We can remove it for rmap at least, but we might be able to do more.
Besides rmap, we're left with the dirty and writeback page transitions
that wrt cgroups need to be atomic with NR_FILE_DIRTY and NR_WRITEBACK.
Looking through the various callsites, I think we can delete it from
setting and clearing dirty state, as we always hold the page lock (or
the pte lock in some instances of folio_mark_dirty). Both of these are
taken from the cgroup side, so we're good there.
I think we can also remove it when setting writeback, because those
sites have the page locked as well.
That leaves clearing writeback. This can't hold the page lock due to
the atomic context, so currently we need to take lock_page_memcg() as
the lock of last resort.
I wonder if we can have cgroup take the xalock instead: writeback
ending on file pages always acquires the xarray lock.
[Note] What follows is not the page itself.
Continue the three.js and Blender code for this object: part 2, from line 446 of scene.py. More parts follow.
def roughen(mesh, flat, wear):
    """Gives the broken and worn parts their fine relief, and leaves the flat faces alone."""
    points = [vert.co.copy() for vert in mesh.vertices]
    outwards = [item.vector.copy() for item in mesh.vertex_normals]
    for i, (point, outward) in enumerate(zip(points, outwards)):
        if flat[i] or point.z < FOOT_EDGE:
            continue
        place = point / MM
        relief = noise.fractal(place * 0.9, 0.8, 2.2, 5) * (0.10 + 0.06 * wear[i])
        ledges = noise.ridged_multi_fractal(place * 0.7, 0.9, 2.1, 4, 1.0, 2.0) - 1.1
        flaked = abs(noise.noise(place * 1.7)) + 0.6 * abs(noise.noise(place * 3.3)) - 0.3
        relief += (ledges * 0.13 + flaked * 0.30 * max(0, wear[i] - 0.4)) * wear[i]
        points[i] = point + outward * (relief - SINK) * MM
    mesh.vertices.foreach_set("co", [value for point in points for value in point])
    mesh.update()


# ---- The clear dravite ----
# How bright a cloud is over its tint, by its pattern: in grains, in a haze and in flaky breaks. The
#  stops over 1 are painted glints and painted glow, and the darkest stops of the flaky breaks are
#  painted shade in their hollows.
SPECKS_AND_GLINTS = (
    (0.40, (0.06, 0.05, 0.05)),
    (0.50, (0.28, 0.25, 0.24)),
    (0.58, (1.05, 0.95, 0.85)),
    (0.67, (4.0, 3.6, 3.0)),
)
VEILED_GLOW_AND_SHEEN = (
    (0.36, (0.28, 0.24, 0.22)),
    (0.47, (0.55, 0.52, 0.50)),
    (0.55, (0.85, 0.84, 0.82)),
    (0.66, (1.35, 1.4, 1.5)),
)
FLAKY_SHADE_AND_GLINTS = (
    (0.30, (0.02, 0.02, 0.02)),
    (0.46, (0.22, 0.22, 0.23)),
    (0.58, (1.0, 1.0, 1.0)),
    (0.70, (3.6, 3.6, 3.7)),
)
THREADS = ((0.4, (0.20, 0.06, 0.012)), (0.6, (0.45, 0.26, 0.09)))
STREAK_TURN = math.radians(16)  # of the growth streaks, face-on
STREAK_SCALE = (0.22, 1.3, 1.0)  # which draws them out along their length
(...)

Swap writeback
currently doesn't, but we could make it so (swap_address_space).
The only thing that gives me pause is the !mapping check in
__folio_end_writeback. File and swapcache pages usually have mappings,
and truncation waits for writeback to finish before axing
page->mapping. So AFAICS this can only happen if we call end_writeback
on something that isn't under writeback - in which case the test_clear
will fail and we don't update the stats anyway. But I want to be sure.
Does anybody know from the top of their heads if a page under
writeback could be without a mapping in some weird cornercase?
If we could ensure that the NR_WRITEBACK decs are always protected by
the xalock, we could grab it from mem_cgroup_move_account(), and then
kill lock_page_memcg() altogether.